In its pre-election advertisements, the Greens and Farmers Union promised to support Latvia’s participation in the EU on “equal terms”. This equality was not achieved (not in the area of agriculture and not in regard to labour movement), but as I understand, in the referendum you voted “yes”?
Yes, of course (laughs), of course. As they say, it can’t be proved, because it happened behind the curtain, but I participated in the referendum and now I can say, that I voted “yes”, in favour of the EU, and I urged my colleagues and constituents to vote “yes”.
The present European Commission has experienced that its members play an active role in their national politics as well.
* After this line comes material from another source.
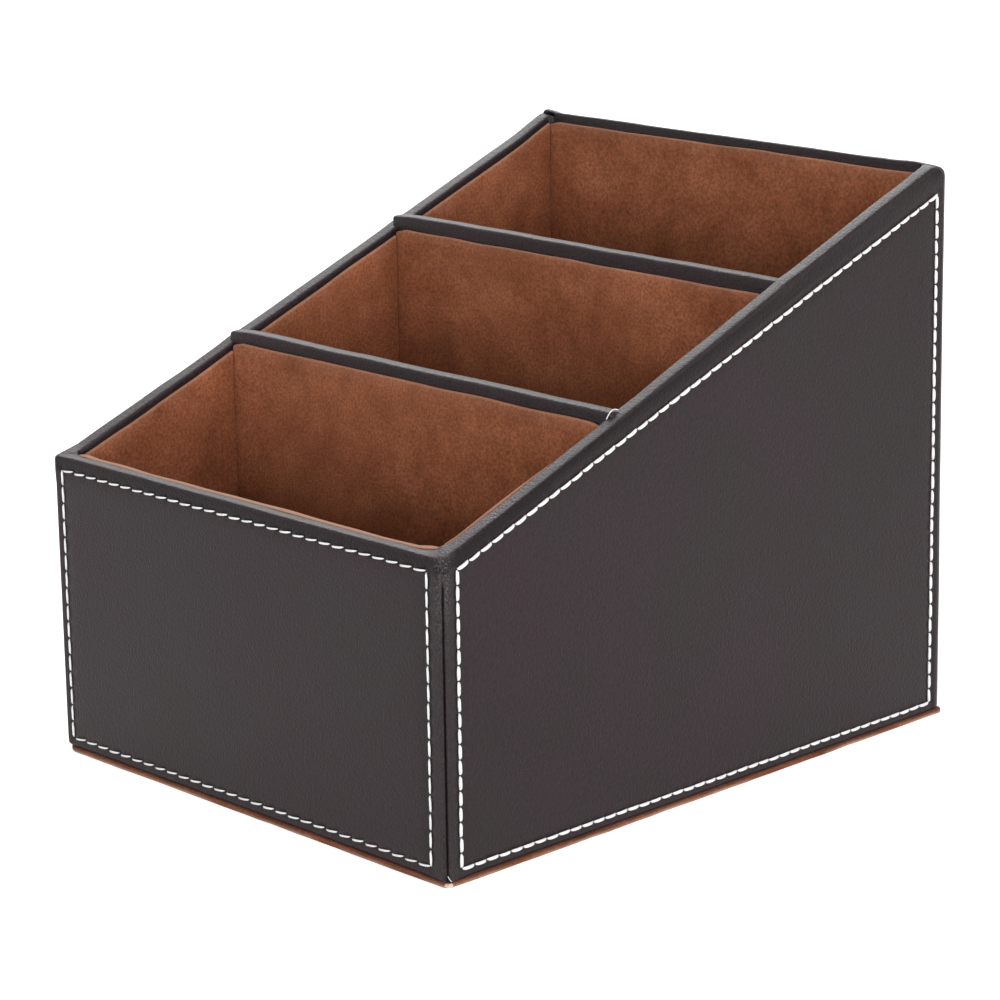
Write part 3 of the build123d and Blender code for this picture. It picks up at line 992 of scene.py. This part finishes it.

Do you plan to maintain close ties with Latvian politics, for instance, will you remain as leader of your party?
With a healthy attitude, that cannot be done parallel to the commissioner’s work, therefore I will step down. But I will not lose contact with my party, of course. There will be a mission of the European Commission in Latvia with which I will work closely. When I come to Latvia, I will definitely meet with citizens, voters, also other political parties, if anybody is interested in discussing issues related to EC work. Of course, I will not lose close political ties, because I will remain a member of the party, but I can’t consider assuming high posts.
Are you planning to return to Latvian politics after working in the Commission? Maybe run in the Saeima elections in 2006 or maybe for president?
You know, there is so much to be done right now to work in the EC, to properly work in this position, so I can’t think of the future so far ahead (smiles).
The interview took place on 23.08.04.